Williams %R Calculation

Williams %R is calculated in a very similar manner as the Stochastic Oscillator. The formula for the same is as follows:

Williams %R = (Highest High – Current Close / Highest High – Lowest Low) x (-100)

Williams %R Interpretations

Overbought and Oversold: A reading above -20 on the oscillator is considered as overbought while a reading below -80 on the Williams %R is considered as oversold. In other words, a reading above -20 indicates that the security is trading at the top end of the high low range over the last 14 periods. Similarly, a reading below -80 indicates that the security is trading at the bottom end of the high low range over the last 14 periods. One can adjust these threshold limits for overbought and oversold as per the characteristics of the underlying security. However, one should keep in mind that an overbought reading on the oscillator doesn’t necessarily mean that the stock is going to reverse. In fact it can remain in the overbought territory for extended periods of time.
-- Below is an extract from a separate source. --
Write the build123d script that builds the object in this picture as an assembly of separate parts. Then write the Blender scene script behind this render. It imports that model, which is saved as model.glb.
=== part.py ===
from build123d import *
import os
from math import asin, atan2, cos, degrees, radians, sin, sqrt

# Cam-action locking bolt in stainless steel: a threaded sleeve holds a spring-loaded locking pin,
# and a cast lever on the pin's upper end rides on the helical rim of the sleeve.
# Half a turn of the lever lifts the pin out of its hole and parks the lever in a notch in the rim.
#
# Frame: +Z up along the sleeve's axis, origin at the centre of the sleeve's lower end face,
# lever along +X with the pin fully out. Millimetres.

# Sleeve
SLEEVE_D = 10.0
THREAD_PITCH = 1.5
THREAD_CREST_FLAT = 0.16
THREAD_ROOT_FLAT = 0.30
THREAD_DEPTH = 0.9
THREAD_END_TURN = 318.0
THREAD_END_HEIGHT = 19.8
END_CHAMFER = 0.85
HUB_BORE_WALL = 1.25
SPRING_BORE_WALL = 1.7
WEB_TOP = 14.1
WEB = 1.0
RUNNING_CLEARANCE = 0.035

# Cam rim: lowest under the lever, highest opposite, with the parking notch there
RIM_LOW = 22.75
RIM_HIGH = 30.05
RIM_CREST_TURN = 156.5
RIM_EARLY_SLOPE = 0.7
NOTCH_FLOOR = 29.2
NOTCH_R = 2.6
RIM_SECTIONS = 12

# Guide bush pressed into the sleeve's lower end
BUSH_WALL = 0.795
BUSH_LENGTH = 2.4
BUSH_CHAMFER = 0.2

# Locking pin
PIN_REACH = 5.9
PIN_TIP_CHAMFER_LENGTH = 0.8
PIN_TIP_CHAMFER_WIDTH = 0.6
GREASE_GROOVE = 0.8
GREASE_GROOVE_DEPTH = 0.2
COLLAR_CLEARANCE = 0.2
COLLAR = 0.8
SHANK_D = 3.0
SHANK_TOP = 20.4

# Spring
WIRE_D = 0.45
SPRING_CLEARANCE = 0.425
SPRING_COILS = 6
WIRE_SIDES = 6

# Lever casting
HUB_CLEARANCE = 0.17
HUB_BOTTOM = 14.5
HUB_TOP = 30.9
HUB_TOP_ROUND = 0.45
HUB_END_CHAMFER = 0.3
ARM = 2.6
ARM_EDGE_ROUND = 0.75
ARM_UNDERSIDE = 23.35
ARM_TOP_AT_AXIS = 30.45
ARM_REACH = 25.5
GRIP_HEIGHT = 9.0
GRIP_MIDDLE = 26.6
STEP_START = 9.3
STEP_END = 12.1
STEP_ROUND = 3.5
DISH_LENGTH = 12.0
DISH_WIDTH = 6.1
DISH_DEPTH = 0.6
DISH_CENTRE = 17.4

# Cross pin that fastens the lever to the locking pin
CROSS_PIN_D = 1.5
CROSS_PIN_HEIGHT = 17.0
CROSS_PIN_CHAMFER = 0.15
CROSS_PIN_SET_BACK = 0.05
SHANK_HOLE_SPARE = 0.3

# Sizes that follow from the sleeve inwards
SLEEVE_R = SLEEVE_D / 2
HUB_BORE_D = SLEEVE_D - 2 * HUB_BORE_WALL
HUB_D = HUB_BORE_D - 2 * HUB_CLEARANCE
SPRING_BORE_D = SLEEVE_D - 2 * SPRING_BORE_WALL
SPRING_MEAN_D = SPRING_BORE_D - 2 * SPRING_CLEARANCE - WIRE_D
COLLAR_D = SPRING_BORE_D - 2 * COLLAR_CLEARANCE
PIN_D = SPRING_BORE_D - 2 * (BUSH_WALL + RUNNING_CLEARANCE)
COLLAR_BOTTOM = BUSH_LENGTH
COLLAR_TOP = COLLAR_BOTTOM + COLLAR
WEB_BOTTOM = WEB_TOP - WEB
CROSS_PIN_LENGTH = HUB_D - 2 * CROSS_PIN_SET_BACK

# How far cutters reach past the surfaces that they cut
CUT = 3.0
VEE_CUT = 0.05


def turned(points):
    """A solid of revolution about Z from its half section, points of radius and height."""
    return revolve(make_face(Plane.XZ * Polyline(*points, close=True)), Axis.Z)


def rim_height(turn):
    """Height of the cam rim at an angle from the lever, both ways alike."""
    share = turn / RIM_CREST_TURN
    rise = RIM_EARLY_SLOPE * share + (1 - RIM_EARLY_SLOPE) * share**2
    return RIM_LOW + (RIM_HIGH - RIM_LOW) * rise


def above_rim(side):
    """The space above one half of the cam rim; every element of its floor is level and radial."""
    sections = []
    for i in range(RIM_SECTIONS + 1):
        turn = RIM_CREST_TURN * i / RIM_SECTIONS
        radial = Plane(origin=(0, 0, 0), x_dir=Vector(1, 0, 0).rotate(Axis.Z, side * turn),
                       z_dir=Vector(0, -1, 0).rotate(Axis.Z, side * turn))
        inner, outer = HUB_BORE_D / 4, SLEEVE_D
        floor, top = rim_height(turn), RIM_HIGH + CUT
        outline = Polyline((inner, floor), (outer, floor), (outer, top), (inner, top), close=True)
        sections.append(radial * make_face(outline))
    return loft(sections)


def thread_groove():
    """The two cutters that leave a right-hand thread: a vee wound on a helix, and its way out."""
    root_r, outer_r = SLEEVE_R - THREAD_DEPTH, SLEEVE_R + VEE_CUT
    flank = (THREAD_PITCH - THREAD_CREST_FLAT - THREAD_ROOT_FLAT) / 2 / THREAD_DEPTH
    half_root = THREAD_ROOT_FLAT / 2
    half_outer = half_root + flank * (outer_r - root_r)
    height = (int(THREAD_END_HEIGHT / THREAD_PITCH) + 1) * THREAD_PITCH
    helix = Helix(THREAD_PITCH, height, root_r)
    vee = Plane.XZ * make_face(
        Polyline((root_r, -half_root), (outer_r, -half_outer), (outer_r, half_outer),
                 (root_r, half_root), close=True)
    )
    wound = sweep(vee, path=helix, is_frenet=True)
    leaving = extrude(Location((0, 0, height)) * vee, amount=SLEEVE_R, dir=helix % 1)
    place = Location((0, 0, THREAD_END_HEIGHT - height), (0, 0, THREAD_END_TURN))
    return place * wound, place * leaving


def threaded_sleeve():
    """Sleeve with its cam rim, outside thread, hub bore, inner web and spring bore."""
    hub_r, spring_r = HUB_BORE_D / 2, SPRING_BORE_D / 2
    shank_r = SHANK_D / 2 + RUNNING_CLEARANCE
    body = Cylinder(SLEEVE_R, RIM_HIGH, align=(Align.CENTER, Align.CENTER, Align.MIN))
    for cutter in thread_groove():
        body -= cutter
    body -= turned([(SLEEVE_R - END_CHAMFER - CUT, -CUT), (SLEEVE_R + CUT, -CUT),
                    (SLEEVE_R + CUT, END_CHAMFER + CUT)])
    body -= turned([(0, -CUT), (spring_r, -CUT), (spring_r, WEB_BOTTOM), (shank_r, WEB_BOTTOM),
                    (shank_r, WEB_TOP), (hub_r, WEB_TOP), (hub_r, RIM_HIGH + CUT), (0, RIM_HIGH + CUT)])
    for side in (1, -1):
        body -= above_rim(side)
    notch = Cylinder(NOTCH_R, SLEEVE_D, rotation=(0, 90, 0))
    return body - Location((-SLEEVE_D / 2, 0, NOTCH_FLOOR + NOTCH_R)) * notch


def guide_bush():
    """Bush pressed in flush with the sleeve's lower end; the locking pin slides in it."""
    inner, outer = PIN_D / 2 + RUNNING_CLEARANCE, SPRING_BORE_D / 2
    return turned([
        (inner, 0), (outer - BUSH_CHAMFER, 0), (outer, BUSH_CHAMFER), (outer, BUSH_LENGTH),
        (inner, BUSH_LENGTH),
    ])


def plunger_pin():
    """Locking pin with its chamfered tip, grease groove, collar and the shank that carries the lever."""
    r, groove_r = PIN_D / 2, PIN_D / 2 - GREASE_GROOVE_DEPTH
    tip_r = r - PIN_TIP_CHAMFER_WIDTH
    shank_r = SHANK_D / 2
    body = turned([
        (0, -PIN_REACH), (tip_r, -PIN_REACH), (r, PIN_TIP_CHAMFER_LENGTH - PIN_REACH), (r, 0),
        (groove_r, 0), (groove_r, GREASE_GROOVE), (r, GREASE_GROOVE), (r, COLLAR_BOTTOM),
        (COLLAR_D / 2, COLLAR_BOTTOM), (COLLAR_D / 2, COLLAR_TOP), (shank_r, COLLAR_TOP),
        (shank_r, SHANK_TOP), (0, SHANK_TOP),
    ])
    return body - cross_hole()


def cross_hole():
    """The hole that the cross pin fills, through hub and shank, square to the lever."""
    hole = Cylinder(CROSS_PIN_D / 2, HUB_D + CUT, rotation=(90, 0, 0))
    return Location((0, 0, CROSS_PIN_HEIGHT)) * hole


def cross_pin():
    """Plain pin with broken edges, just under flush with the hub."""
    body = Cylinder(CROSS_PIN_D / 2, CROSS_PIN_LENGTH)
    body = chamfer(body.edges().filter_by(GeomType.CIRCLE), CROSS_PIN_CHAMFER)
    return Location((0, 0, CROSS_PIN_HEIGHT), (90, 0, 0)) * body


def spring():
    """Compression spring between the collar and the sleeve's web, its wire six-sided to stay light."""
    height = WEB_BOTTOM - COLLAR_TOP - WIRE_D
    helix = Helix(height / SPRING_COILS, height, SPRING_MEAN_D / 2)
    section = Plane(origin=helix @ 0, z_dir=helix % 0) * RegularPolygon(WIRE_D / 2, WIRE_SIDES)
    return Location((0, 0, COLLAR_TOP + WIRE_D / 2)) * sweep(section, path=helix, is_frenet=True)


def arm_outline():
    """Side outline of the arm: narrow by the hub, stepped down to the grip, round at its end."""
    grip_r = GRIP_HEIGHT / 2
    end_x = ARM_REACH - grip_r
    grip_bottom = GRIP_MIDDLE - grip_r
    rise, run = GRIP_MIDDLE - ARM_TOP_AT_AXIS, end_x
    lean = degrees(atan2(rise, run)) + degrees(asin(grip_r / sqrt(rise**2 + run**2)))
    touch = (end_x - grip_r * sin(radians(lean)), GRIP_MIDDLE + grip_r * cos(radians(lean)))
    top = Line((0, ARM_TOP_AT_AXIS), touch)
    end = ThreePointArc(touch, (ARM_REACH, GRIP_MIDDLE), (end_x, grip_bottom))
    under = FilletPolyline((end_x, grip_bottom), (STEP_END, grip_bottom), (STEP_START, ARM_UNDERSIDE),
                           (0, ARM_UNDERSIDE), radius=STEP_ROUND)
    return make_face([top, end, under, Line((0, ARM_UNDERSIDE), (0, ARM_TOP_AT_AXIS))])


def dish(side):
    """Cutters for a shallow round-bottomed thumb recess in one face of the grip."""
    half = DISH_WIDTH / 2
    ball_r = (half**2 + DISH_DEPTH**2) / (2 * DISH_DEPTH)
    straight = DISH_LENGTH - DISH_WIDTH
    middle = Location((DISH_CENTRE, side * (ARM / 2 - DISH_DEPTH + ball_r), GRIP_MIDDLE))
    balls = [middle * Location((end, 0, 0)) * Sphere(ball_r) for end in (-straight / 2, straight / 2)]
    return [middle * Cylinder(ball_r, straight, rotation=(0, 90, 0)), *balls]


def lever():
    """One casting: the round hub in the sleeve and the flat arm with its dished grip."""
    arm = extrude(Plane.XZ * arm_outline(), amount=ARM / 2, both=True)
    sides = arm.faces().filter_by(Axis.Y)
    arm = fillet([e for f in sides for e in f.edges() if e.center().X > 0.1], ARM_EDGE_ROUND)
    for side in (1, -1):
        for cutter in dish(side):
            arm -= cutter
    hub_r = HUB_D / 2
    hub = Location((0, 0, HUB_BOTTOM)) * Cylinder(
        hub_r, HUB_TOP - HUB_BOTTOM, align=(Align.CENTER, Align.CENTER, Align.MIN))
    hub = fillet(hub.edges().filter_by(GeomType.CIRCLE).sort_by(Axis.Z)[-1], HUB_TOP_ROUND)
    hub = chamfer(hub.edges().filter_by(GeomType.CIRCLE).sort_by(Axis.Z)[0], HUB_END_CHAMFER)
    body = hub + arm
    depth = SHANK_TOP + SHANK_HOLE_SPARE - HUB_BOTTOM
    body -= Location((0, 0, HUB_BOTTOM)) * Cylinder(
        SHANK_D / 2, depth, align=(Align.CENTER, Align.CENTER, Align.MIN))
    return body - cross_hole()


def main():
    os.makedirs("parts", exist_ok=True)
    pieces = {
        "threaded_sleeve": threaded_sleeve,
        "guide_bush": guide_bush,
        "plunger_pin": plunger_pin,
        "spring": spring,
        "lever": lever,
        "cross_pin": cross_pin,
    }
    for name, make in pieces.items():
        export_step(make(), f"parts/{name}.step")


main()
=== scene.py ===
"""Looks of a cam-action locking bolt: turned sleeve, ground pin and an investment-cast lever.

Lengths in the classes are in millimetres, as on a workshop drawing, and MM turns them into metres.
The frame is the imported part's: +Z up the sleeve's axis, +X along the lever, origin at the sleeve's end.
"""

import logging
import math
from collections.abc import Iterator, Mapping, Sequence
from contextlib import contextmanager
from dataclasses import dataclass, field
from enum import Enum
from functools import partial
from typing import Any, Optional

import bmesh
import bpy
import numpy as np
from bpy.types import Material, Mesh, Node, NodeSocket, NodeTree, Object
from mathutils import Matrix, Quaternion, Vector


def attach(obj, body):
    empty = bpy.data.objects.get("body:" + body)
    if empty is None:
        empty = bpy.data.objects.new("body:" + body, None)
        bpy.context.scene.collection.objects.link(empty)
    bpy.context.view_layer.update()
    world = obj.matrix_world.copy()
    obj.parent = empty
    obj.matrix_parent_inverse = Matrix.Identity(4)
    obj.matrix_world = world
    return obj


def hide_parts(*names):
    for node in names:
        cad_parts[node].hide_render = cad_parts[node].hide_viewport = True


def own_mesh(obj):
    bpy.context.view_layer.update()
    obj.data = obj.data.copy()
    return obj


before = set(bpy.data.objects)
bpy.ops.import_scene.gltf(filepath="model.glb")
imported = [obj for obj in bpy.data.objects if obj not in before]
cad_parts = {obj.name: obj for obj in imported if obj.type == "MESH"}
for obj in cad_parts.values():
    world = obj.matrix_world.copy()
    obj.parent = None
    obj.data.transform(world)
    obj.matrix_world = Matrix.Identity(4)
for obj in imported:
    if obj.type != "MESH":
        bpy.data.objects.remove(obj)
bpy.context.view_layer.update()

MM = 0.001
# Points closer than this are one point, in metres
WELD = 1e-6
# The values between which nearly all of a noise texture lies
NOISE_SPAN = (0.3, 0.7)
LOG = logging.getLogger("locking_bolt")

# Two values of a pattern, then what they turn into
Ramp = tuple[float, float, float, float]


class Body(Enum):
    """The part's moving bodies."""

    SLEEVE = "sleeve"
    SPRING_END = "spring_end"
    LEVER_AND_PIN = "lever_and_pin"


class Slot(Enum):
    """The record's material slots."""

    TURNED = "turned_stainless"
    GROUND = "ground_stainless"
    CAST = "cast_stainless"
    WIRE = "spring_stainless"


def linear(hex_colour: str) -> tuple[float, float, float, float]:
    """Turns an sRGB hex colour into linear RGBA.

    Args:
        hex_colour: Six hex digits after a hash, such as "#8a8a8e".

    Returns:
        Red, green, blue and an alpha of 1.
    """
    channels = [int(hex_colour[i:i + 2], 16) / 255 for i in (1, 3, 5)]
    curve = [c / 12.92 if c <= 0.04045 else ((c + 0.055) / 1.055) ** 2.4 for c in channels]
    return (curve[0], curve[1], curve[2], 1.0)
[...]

-50 Crossovers: Williams %R oscillates within a range of 0 to -100 with -50 as the midpoint. A cross above the -50 level is considered as bullish, while a cross below the -50 level is considered as bearish.

Williams %R Divergences: When prices make a higher high while the Williams %R refrains from doing so and makes a lower high instead we have a Bearish Divergence in place. Conversely, when prices make a lower low but the oscillator refrains from making a lower low, we have a Bullish Divergence in place. These divergences are helpful in identifying the instances when the stock is losing momentum on either the upside or the downside and can often indicate trend reversals.